[Exercise requirements]
Print verbatim the opening line of the material and every subsequent line through the one containing "CREST_TUFT = Tuft(1100, 0.0165, 0.00165, (0.60, 1.15, 1.55))".

[Collected material]
•••

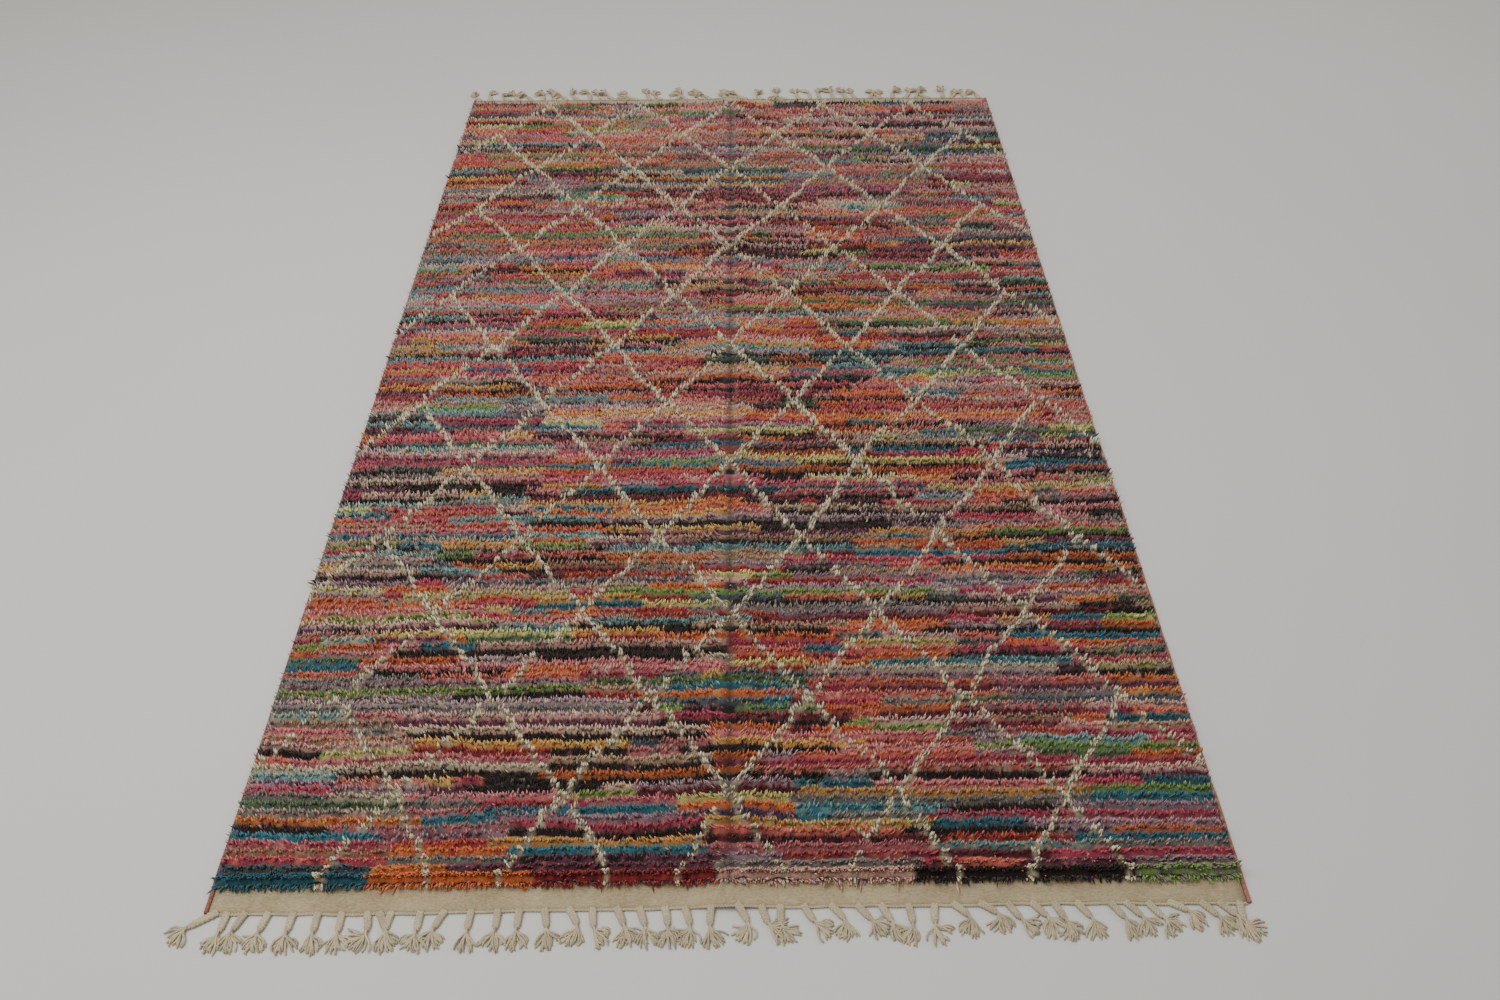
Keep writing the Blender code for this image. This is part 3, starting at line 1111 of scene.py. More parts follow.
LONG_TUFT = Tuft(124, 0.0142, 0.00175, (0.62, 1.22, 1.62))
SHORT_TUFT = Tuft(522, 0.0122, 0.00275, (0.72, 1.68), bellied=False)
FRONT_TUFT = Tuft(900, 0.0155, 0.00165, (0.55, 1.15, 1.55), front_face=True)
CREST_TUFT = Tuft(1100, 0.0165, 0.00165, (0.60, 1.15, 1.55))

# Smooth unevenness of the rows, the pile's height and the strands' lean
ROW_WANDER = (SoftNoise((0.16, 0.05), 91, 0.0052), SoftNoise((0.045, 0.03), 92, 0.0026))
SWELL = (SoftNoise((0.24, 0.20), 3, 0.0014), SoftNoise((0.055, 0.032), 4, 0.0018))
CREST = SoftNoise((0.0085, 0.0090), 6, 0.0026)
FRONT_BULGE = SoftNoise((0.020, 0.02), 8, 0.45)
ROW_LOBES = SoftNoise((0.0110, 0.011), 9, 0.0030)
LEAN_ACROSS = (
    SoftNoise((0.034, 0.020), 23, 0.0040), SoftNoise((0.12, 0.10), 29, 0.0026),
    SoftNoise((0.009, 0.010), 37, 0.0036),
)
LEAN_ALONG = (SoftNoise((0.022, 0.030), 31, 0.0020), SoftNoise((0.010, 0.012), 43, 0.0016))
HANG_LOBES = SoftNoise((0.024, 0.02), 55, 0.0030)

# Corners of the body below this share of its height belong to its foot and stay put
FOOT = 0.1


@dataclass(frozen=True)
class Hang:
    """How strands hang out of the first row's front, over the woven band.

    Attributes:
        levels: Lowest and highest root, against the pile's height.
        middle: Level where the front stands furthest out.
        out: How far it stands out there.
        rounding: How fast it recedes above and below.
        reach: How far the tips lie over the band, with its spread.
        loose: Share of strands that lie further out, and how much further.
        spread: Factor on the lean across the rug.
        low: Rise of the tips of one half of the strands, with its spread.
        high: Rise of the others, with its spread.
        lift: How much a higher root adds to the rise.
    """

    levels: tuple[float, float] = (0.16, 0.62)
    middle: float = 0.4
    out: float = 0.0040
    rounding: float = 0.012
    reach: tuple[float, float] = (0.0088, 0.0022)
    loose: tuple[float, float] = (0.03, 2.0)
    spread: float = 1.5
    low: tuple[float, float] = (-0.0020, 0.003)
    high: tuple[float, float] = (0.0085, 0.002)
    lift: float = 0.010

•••

[Problem solution]
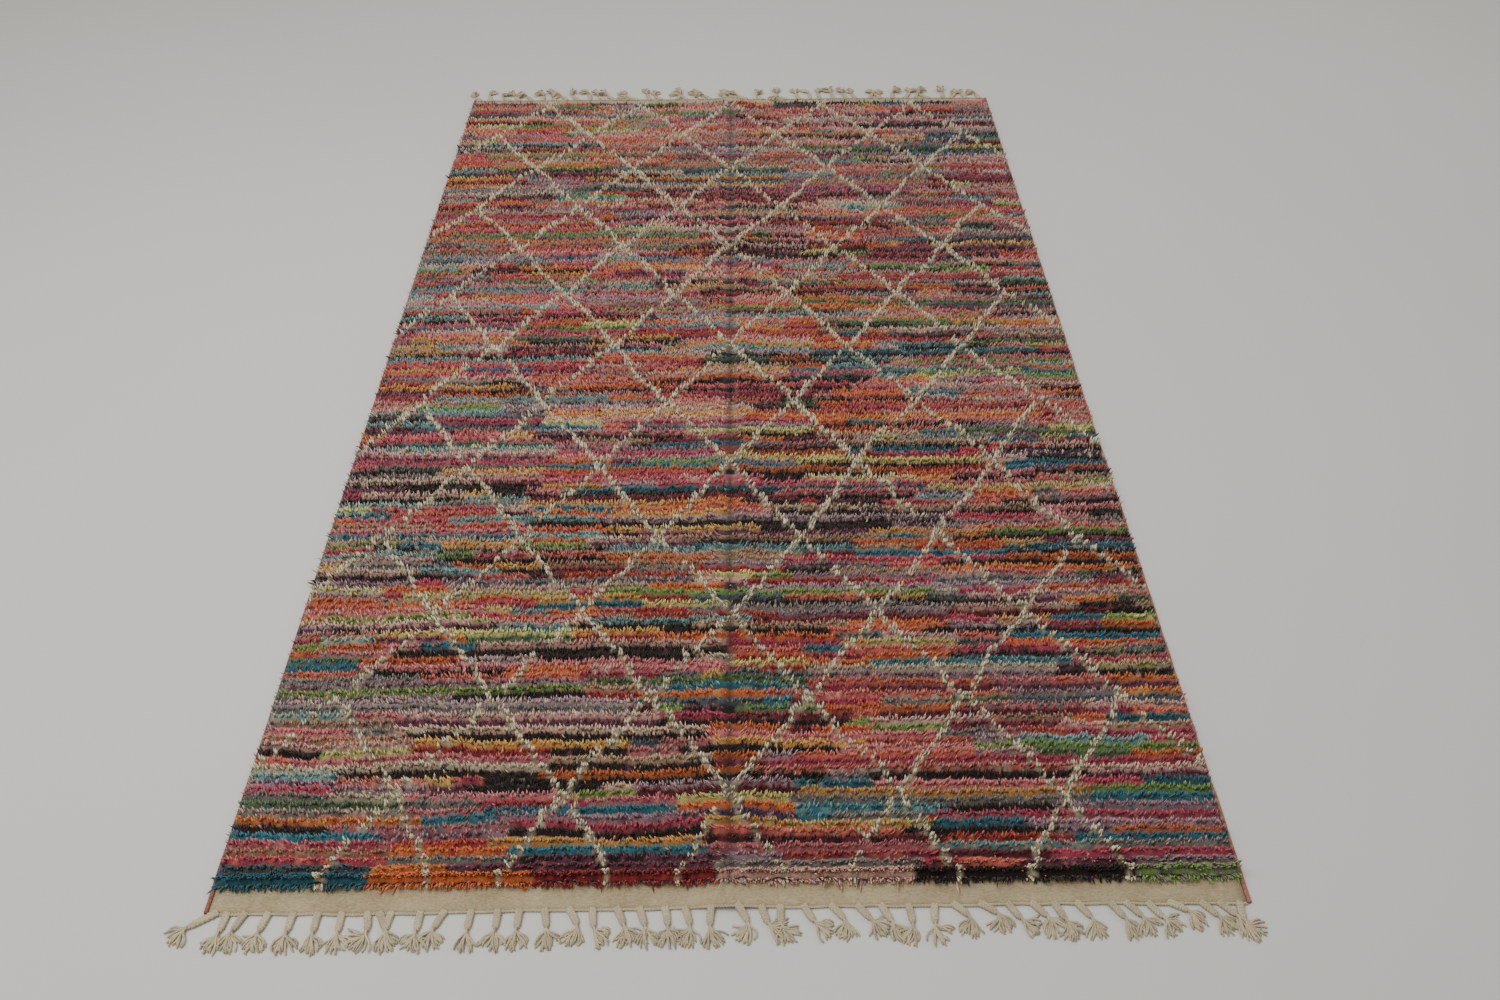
Keep writing the Blender code for this image. This is part 3, starting at line 1111 of scene.py. More parts follow.
LONG_TUFT = Tuft(124, 0.0142, 0.00175, (0.62, 1.22, 1.62))
SHORT_TUFT = Tuft(522, 0.0122, 0.00275, (0.72, 1.68), bellied=False)
FRONT_TUFT = Tuft(900, 0.0155, 0.00165, (0.55, 1.15, 1.55), front_face=True)
CREST_TUFT = Tuft(1100, 0.0165, 0.00165, (0.60, 1.15, 1.55))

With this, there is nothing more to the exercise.